Gildan, which in the past has picked up the Anvil and Alstyle brands and owns American Apparel, Comfort Colors, Goldtoe and Peds, is focused on “organic growth” but wouldn’t rule out a future acquisition.

The company’s sales growth trajectory got back on track in the third quarter.

“We benefited from strong fleece shipments, which were driven by both double-digit sell-through trends and seasonal replenishment,” said Rhod Harries, Gildan’s executive vice president and chief financial and administrative officer. “Within fleece, we did see some of the trade-down we had described in Q2, but all in all it was a strong quarter for our fleece category. We also saw strong shipments of ring-spun products as we continued to grow share in this category.”

Harries cited “unfavorable” price impacts affecting basic T-shirts in certain channels. And international sales, down 23 percent, reflected lower demand and price pressures.

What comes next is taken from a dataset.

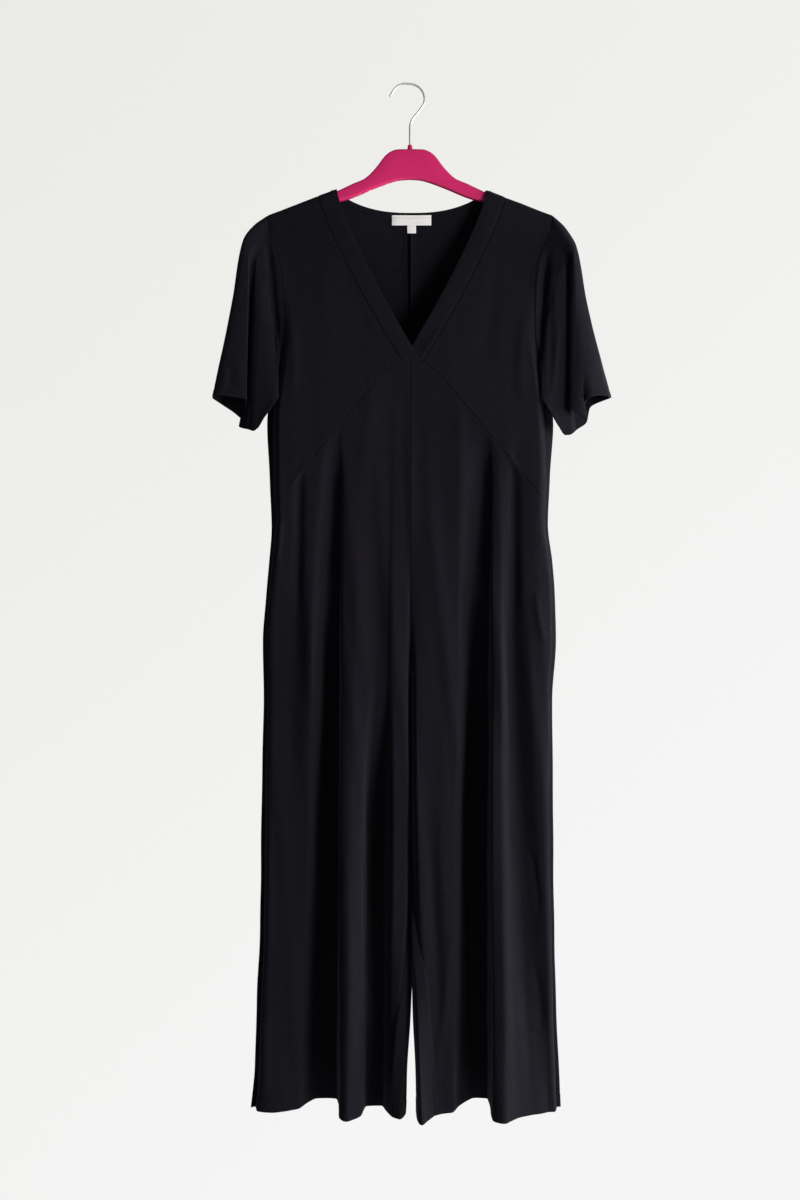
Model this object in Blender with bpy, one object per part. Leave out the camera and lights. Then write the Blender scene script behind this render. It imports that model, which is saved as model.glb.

In contrast, Harries said hosiery and underwear drove strong demand despite industry weakness. “On the whole, and despite the challenging environment, we are pleased with the sales performance we were able to deliver in the quarter as travel, tourism, large events and the everyday use and replenishment nature of our products continue to drive underlying demand,” he said.

Gildan’s gross margin, at 27.5 percent of sales, was down 220 basis points from a year ago, reflecting higher raw material and manufacturing input costs and slightly lower net selling prices. Peak cotton costs in the first half improved by the third quarter. “This will continue to be a tailwind for us as we move through Q4 and, importantly, as we move into 2024,” Harries said.

But Gildan is “seeing some softness in certain markets stemming from the macro environment,” he said.

For the third quarter ended Oct. 1, the company reported net income falling 16.7 percent to $127.4 million, or 73 cents a diluted share, from $153.0 million, or 84 cents, in the year-ago quarter. On an adjusted basis, diluted earnings per share (EPS) for the quarter was 74 cents. Net sales rose 2.3 percent to $869.9 million from $850.0 million for the same period a year ago. For the nine months, net income fell 16.9 percent to $380.3 million on net sales decline of 4.3 percent to $2.41 billion.

Gildan guided full-year 2023 revenues and earnings to the lower end of prior forecasts, reflecting muted demand trends in some markets. Adjusted diluted EPS was guided to $2.55 to $2.65, with revenues flat to down low single digits.

Gildan is working to cut supply chain greenhouse gas emissions. Its largest manufacturing operation is in Honduras, but it also has textile, sewing and sock production in Central America, the Caribbean and Bangladesh.

Last month, Gildan Yarns said it will shut a North Carolina manufacturing facility by the end of the year to balance production and inventory.